3. The method in claim 1, wherein the tungsten is held by a gas tungsten arc welding torch.

4. The method in claim 1, wherein the current of the main arc between the tungsten and work-piece is provided by a constant-current power supply.

5. The method in claim 1, wherein the wire current between the wire and tungsten is provided by a constant-current power supply or constant-voltage power supply.

6. A method to melt the work-piece and wire use arc terminals from two separate arcs using the method in claim 1, the method comprising: establishing a main arc between the tungsten and work-piece to melt the work-piece using an arc terminal;establishing and maintaining a side arc between the wire and electrode to melt the wire using another arc terminal.

7. A method to establish the two separate arcs in claim 6, the method comprising: a tungsten serves as a common terminal for the two separate arcs;another arc terminal in one of the two arcs is on the work-piece;another arc terminal in another arc in the two arcs is at the tip of the wire.

8. A method to maintain the side arc in claim 7, the method comprising: using a constant-current power supply to provide the wire current;determining an appropriate amperage for the wire current to melt the wire at a speed that balance the wire feeding such that the wire tip does not dip into the weld pool and is in the umbra of the main arc;determining the appropriate amperage for the wire current from experiments using the wire feed speed, wire diameter, and shielding gas;automatically determining the appropriate amperage current using the voltage between the wire and tungsten as the feedback to controlling the voltage at a pre-specified level.

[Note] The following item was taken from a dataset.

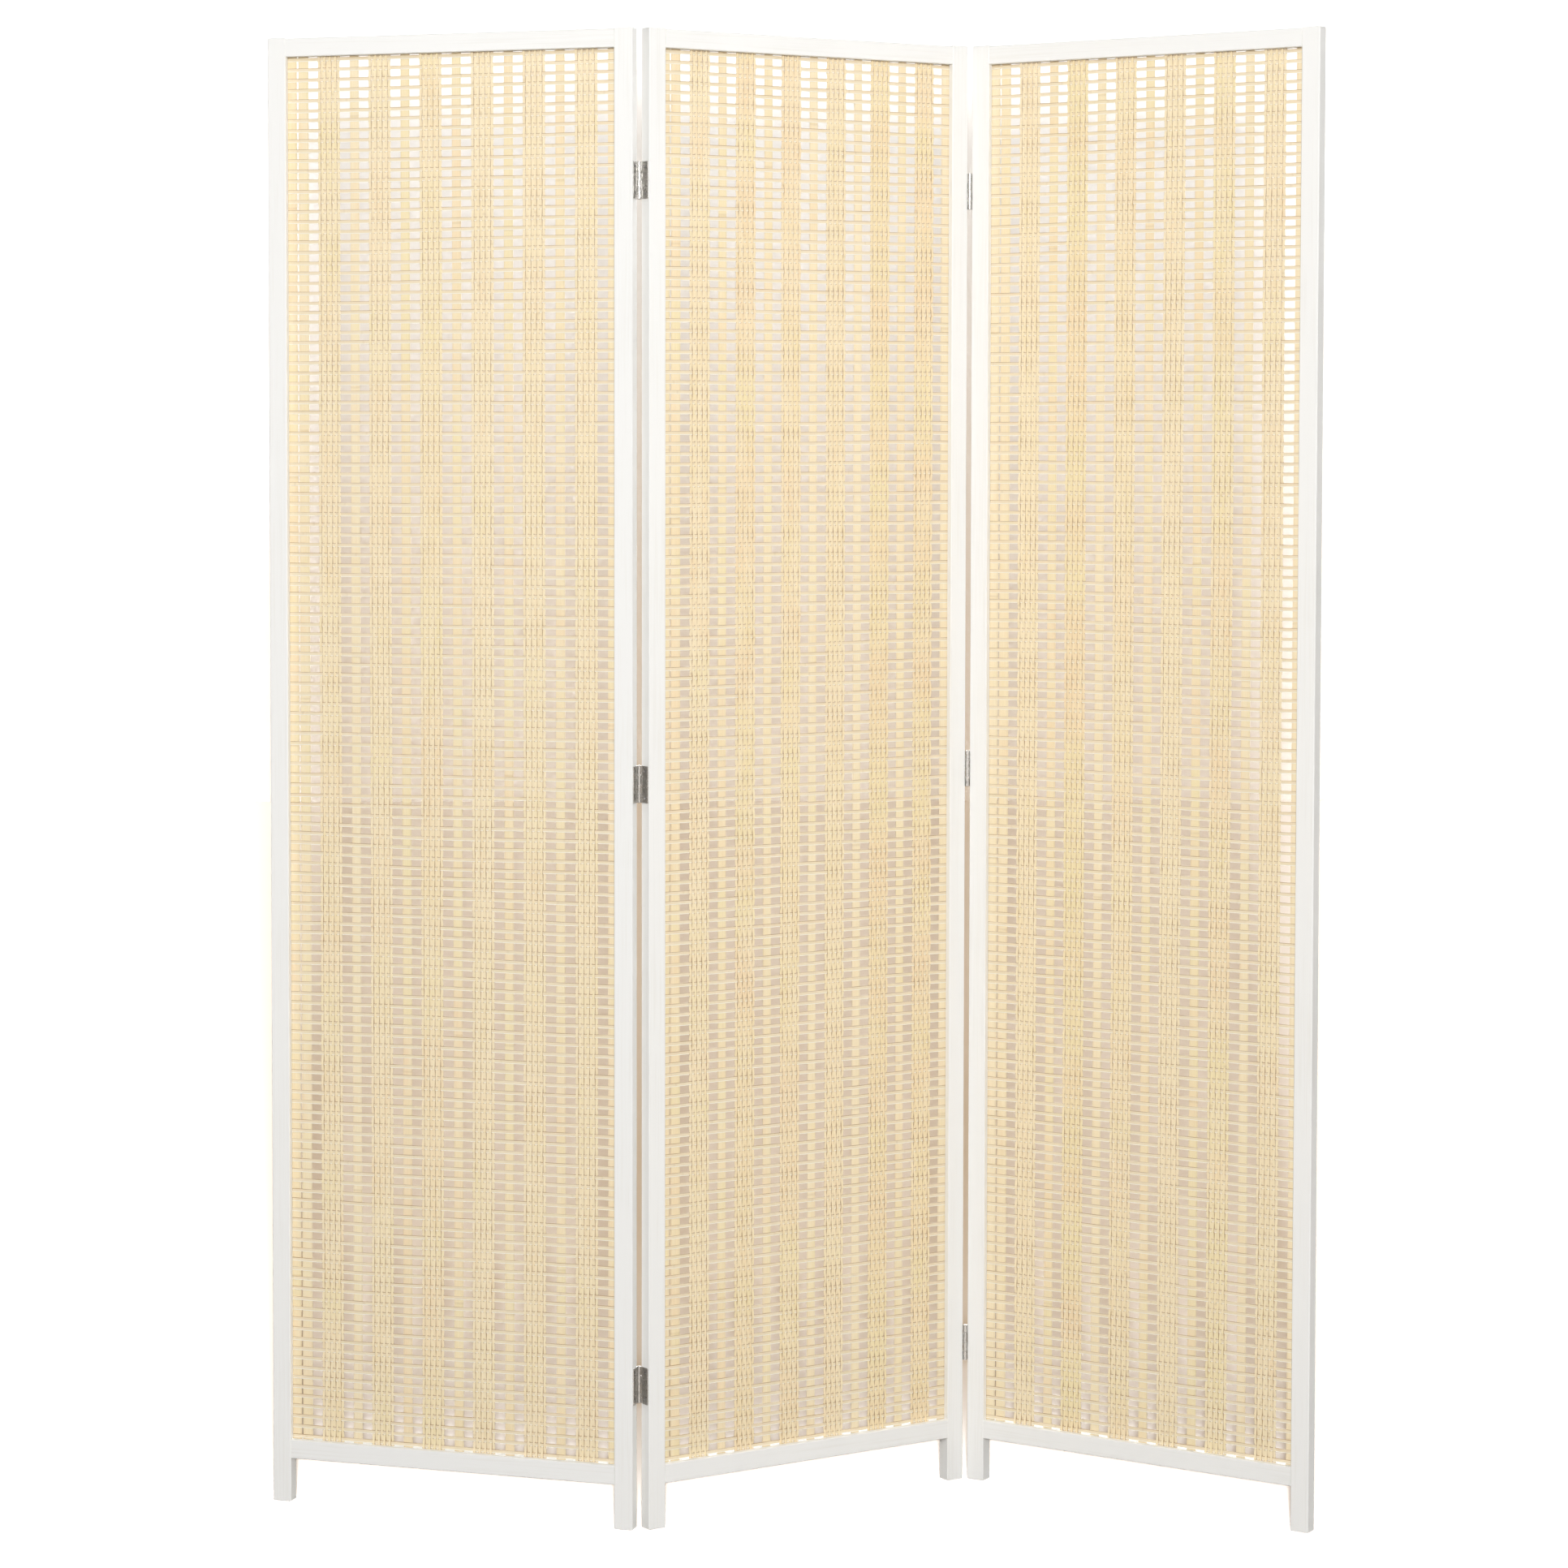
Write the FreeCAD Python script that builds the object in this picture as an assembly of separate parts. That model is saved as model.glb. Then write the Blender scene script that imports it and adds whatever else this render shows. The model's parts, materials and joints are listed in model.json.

9. Another method to maintain the second arc in claim 7, the method comprising: using a constant-voltage power supply to provide the wire current;automatically determining the appropriate amperage current by setting the voltage for the constant-voltage power supply at a pre-specified level.

10. The arc that directly melts the work-piece using one of its terminals and the arc that directly melts the wire using one of its terminals shares a common terminal at the tungsten not on the work-piece.